The 55-page document outlining the science plan will be finalized soon and submitted for publication, said Stacey.
Conference organizer Terry Herter, CCAT-prime project director and professor of astronomy, noted in his introductory remarks that the FYST site has now been completely leveled and the hole dug for the telescope foundation.
Herter also noted that an agreement has been completed with the Atacama Large Millimeter Array (ALMA) project to locate FYST’s service area on the ALMA preserve, which is at the base of Cerro Chajnantor. This service area will contain the generators for powering the observatory so fuel won’t need to be hauled up the mountain to the FYST site.

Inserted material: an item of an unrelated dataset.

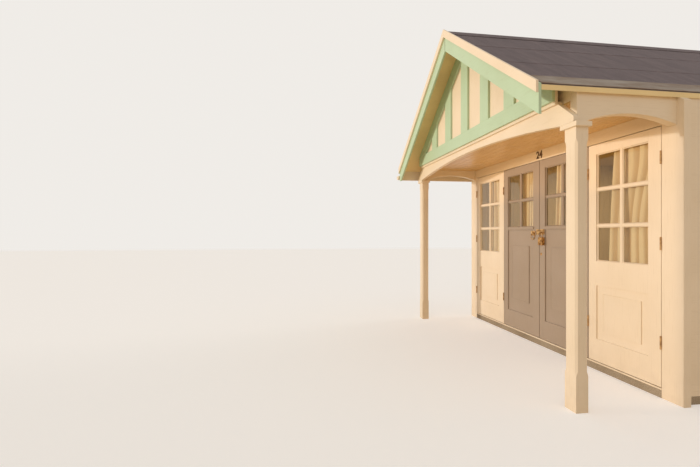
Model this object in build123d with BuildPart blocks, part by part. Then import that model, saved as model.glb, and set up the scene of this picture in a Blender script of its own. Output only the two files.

Negotiations are also under way for Chilean participation as a partner, as the host country, according to Herter. The Chileans already have a representative on the CCAT board and participated in the science meeting.
Two primary instruments are being constructed by the CCAT-prime collaboration for dedicated use on the the FYST. The Prime-Cam instrument, will contain up to seven broad-band and spectroscopic imaging instrument modules that cover frequencies ranging from 200 to 900 GHz. Each module will have between 3000 and 10000 spatial pixels and have a field-of-view of 1.3 degrees. Work on the precursor receiver for Prime-Cam -- Mod-Cam, which can support one instrument module at a time -- was presented by a Cornell graduate student and postdoctoral researchers. Michael Niemack, CCAT-prime instrument scientist and associate professor of physics and astronomy in the College of Arts & Sciences, is coordinating the development of these instruments.
The other first light instrument, the CCAT Heterodyne Array Instrument (CHAI), will resolve spectral lines from galactic star formation regions and be able to watch the gas flow into protostellar environments, and, if researchers are lucky, watch stars form. Among other constituents, CHAI will be able to detect atomic carbon and carbon monoxide and resolve motions to better than 0.05 km/s. This instrument will be operated by CCAT-prime partners in Germany; Jürgen Stutzki, University of Cologne, is the project lead.
CHAI prototype components have successfully passed their verification measurements, reports CHAI instrument scientist Urs Graf, Univerity of Cologne.
“Great progress was presented at the April meeting on the first light instruments for FYST, which are on track to be deployed when the telescope is completed,” said Niemack. “Both the Mod-Cam receiver module and the first light detector array for Prime-cam have been delivered to Cornell and are currently being tested in our laboratories.”
Presentations at the conference spanned both science and instrumentation and were made by all the partners in the international CCAT consortium, including Cornell project leads; the German consortium of the University of Cologne, the University of Bonn and the Max Planck Institute for Astrophysics; and the Canadian Atacama Telescope Consortium, a partnership of Canadian academic institutions led by the University of Waterloo.
Next on the project agenda is getting deep into the logistics of making the science plan work, according to Stacey. “Different science looks at different parts of the sky and uses different parts of the instrumentation; there are also very different scales of survey,” said Stacey. “We need to figure out how many hours for which project and how and when to move the telescope for each, as well as a sidereal time plan (time by the stars).”